==== Records provided

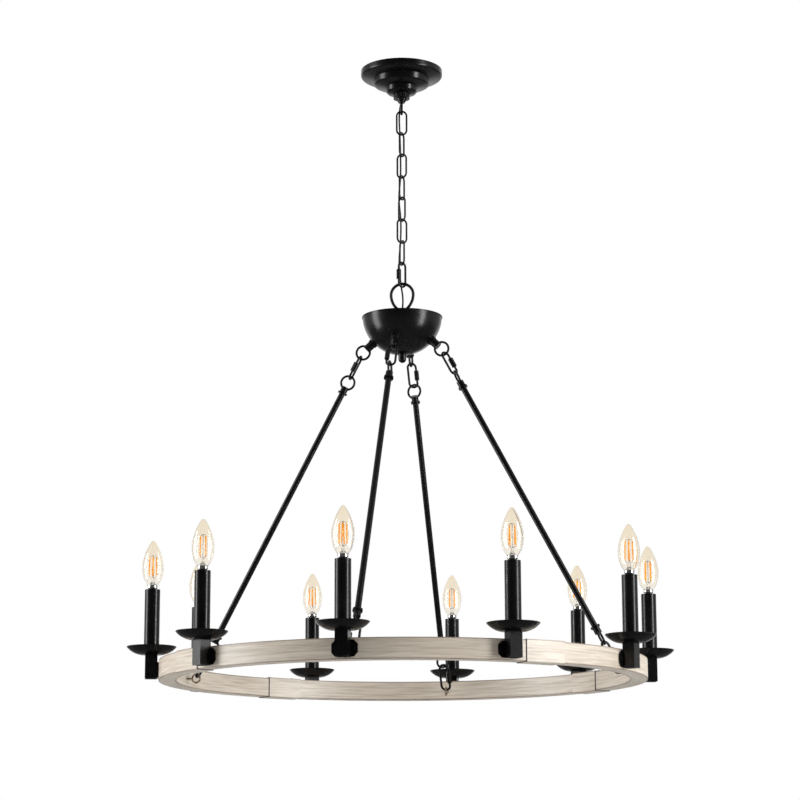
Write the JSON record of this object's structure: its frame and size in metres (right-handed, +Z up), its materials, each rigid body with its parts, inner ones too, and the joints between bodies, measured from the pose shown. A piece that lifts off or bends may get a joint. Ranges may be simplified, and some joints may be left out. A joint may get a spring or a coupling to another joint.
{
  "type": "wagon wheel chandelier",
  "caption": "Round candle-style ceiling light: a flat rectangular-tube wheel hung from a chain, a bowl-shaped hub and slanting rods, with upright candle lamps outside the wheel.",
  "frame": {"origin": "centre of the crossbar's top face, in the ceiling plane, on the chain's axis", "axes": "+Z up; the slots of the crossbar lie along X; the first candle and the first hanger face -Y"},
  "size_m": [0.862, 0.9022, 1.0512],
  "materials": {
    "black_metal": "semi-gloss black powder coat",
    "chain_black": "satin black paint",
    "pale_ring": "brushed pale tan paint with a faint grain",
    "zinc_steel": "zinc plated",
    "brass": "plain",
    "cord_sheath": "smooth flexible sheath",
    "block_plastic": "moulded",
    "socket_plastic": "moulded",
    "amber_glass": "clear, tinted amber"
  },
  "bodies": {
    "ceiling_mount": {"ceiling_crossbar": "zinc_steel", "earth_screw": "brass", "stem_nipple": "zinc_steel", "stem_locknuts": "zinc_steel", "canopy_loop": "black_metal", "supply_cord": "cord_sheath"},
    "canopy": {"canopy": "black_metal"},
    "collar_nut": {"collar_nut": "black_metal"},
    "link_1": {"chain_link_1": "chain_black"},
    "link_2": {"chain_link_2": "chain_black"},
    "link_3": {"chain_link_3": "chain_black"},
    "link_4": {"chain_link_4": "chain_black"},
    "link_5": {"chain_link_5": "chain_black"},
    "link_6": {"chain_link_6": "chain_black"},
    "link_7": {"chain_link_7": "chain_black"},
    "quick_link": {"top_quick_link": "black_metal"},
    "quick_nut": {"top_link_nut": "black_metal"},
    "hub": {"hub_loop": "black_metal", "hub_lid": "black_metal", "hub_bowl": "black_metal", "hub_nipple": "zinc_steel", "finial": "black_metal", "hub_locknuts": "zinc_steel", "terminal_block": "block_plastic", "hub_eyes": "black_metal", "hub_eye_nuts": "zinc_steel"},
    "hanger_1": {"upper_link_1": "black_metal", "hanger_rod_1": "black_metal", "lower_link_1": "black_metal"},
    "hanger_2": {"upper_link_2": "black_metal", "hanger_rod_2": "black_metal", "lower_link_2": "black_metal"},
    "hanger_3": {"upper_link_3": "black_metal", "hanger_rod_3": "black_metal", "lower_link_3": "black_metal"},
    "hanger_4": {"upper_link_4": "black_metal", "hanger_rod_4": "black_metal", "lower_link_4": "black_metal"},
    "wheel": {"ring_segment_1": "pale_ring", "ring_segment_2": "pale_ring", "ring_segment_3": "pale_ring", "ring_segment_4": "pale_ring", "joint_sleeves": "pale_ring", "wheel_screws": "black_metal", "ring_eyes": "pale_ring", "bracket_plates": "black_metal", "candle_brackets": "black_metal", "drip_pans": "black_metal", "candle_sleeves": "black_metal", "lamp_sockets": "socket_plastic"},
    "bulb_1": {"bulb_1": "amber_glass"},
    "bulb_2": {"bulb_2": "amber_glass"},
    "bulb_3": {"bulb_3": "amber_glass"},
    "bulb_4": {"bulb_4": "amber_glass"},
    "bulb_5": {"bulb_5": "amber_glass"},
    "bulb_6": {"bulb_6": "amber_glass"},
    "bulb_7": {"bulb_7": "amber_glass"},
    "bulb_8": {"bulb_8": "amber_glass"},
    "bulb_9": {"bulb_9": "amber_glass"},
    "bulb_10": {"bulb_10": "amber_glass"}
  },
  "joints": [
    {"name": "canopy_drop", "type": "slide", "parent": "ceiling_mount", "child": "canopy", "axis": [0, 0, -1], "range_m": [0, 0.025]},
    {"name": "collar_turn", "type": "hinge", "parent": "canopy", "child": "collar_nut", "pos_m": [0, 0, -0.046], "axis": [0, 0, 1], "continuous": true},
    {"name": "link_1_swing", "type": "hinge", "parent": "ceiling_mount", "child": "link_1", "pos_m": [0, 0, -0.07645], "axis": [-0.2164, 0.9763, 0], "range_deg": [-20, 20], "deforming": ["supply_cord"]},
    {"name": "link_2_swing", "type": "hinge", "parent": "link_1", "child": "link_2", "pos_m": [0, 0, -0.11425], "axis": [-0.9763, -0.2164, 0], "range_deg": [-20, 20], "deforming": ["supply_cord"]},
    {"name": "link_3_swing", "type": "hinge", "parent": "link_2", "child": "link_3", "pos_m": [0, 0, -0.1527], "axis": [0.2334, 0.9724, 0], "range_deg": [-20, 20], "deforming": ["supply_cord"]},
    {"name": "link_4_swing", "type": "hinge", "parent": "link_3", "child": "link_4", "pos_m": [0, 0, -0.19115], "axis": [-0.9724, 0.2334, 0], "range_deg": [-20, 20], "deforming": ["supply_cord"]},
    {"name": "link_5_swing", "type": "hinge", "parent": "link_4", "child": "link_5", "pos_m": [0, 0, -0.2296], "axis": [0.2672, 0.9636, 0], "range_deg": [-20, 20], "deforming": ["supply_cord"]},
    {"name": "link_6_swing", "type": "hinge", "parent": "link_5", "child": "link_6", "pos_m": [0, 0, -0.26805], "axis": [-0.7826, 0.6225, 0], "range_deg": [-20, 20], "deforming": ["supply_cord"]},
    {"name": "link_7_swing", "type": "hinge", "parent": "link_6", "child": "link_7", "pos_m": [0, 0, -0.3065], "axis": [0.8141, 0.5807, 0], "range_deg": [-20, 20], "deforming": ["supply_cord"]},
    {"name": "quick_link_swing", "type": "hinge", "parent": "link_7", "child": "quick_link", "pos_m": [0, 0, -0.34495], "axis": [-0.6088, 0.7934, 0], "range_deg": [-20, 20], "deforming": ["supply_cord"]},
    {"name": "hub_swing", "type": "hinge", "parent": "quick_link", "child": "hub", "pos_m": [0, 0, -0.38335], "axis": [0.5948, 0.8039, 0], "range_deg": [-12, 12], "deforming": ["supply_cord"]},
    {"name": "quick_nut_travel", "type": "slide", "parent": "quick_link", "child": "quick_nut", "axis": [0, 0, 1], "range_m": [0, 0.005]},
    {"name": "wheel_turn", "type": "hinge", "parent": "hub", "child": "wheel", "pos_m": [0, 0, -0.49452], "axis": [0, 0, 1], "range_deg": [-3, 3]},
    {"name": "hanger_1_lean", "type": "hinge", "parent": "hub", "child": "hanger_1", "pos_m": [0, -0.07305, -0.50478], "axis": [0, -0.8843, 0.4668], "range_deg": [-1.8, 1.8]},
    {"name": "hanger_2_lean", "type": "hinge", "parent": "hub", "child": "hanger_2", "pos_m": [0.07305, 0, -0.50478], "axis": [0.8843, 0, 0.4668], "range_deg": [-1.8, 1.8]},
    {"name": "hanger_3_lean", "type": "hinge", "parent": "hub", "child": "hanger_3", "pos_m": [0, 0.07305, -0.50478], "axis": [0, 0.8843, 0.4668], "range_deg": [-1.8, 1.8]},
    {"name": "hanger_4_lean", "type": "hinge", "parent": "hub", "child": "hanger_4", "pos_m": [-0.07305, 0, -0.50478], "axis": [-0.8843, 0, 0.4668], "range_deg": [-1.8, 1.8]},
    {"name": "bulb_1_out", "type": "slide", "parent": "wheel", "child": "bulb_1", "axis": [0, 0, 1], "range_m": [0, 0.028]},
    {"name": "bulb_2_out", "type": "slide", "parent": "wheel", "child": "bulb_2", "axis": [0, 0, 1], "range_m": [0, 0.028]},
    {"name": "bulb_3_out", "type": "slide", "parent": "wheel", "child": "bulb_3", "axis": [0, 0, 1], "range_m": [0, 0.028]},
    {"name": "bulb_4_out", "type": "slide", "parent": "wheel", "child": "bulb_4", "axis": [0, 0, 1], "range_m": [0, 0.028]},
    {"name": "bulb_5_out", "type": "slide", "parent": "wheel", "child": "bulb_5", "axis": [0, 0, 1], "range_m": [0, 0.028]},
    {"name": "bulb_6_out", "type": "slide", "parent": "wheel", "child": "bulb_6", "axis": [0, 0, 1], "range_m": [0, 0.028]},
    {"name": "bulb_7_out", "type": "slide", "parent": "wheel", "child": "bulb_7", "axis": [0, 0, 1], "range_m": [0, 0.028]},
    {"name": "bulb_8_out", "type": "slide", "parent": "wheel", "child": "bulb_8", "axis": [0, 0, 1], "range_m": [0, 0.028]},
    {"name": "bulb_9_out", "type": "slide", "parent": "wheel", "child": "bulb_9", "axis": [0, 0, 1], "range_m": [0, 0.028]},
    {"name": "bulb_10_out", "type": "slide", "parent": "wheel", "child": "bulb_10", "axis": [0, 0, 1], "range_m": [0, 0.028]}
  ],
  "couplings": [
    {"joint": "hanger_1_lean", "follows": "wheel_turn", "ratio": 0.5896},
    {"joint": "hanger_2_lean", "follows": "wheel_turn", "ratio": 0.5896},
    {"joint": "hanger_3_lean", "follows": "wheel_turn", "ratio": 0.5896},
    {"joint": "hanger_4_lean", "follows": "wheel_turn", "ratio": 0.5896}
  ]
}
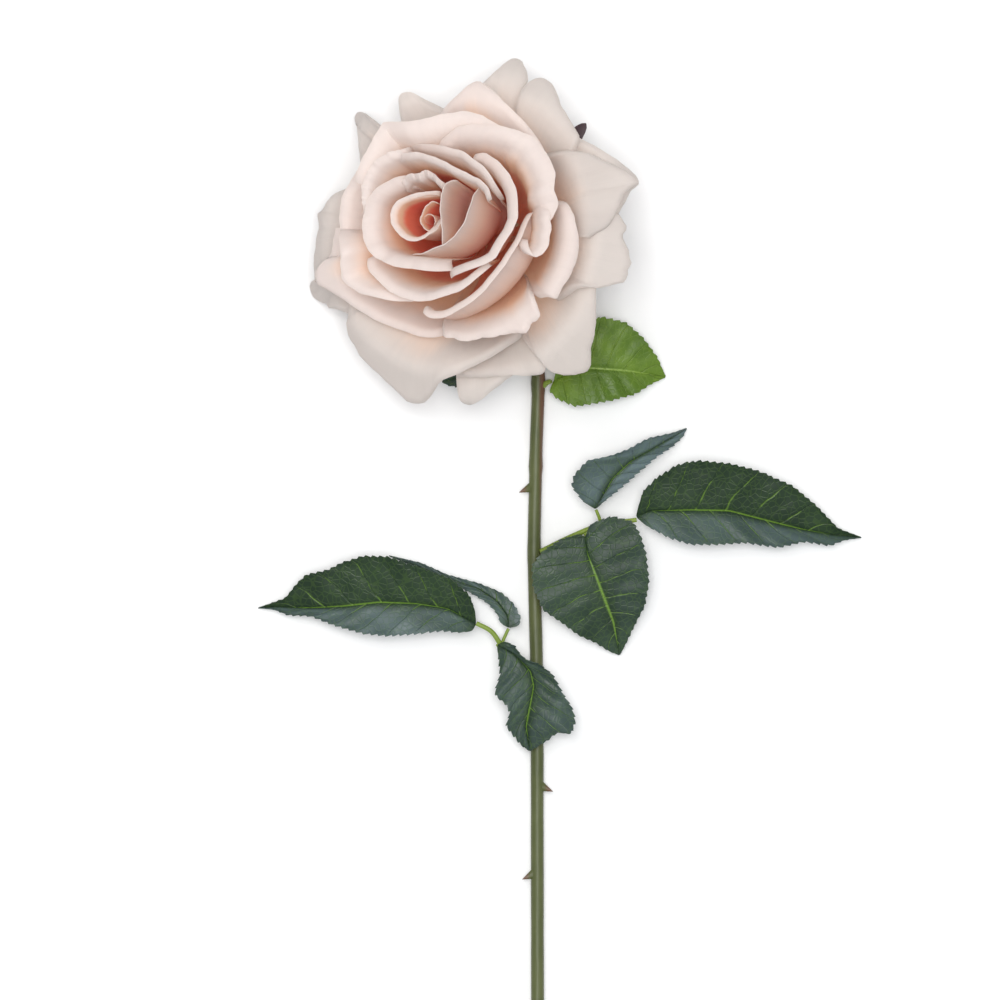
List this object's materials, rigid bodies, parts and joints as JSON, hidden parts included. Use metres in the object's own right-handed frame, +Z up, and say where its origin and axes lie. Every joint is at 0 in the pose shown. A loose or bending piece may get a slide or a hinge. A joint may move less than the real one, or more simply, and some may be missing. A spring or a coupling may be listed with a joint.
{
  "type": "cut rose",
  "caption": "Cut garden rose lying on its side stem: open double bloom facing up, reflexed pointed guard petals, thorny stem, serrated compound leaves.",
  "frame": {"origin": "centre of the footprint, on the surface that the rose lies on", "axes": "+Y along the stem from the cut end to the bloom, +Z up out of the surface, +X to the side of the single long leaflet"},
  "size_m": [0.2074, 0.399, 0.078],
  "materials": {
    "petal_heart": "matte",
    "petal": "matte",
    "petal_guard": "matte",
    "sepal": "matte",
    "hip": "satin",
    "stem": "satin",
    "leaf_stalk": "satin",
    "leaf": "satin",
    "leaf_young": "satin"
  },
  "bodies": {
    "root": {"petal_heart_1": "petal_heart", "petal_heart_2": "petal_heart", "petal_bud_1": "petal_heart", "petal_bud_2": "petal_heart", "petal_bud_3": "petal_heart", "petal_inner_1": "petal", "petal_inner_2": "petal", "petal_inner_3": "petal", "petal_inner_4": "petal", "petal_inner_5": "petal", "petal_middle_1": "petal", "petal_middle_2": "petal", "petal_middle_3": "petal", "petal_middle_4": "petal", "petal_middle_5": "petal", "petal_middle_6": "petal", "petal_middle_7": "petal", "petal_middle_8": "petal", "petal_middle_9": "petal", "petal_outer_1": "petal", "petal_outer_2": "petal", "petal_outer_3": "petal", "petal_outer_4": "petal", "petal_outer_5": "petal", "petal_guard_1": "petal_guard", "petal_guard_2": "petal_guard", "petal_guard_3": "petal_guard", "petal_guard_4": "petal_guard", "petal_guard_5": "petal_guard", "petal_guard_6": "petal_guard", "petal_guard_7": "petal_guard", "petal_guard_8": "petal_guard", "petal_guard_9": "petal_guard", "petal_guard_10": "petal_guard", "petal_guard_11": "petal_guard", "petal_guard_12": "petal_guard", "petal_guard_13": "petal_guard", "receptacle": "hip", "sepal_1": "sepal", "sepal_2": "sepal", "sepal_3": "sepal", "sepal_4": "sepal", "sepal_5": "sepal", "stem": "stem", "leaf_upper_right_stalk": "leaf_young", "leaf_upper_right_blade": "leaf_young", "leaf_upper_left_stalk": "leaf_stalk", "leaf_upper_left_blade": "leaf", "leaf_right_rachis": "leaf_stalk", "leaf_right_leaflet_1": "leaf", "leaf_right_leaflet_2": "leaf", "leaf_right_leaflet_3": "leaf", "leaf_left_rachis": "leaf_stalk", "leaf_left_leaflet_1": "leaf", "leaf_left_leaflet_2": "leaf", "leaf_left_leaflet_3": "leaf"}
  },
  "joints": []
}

========

#### [Task details]
The records are above. How many lines in them contain the word "this"? Give the number alone.

#### [Task solution]
2